Rockefeller has no constituency. Conservatives with AARP cards despise him; younger ones probably are oblivious. Baby-boom liberals did not embrace the taker of Attica, the author of draconian drug laws, the patron of Henry Kissinger and Edward Teller. The New Left despised a fervent Cold Warrior who seemed the epitome of “corporate liberalism.” While Rockefeller did try to seize RFK’s liberal mantle after his assassination (in retrospect, not a well-thought-out path to a Republican presidential nomination), he was a little old and un-hip to be embraced by the counterculture. (His legalization of abortion in New York State owed more to his brother John’s work at the Population Council than to the rising women’s movement). Even the few remaining Republican moderates rarely mention Nelson Rockefeller, so as to avoid the tax-and-spend label. (He is useful, however, to those GOP partisans who want to praise their party’s civil rights record – Jackie Robinson can be better described as a Rockefeller loyalist than as a staunch Republican). His record as governor, impressive in some ways (my family has benefited from his enormous expansion of the State University of New York), is besmirched by the fiscal mess he left.

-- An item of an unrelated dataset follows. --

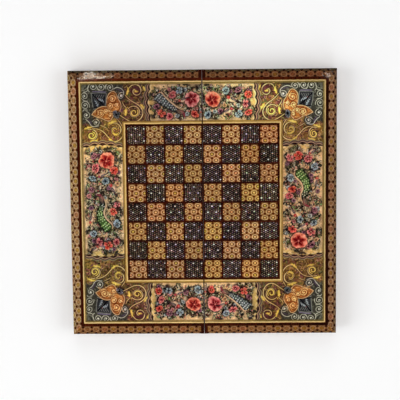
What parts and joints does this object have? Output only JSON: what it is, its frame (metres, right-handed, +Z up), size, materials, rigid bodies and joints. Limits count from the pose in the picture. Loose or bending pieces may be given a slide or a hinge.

Much like the modernist art and architecture he so loved, Rockefeller’s politics haven’t aged well. He was very much a man of the “Greatest Generation,” a product of “the American High’s” confidence that major institutions could always meet society’s challenges, given enough money and enough blue-ribbon task forces. Rockefeller not only believed in Big Government and Big Business, he had warm relations with Big Labor, and served as patron to both Big Intellect and Big Architecture. In an era marked by low trust in society’s institutions, Rockefeller’s heyday feels very long ago.
I can’t think of many people who resemble Rockefeller today. The closest I can come are the last two mayors of New York City. With Giuliani, he shares cultural liberalism, a messy personal life, a strong law-and-order inclination, and a pursuit of the Republican presidential nomination that failed for reasons that seem obvious in retrospect. With Bloomberg, he shares vast wealth (duh), an unsentimental attitude toward power, a love for technocratic paternalism, and a tin ear for west-of-the-Hudson sensibilities. But there is one surprising heir to the Rockefeller legacy. Eisenhower once said of Rockefeller, “He has one hundred ideas. One of them may be brilliant…it’s worthwhile to have him around because that one idea is worth the ninety-nine that aren’t.” I think there are those who make the same statement about Newt Gingrich.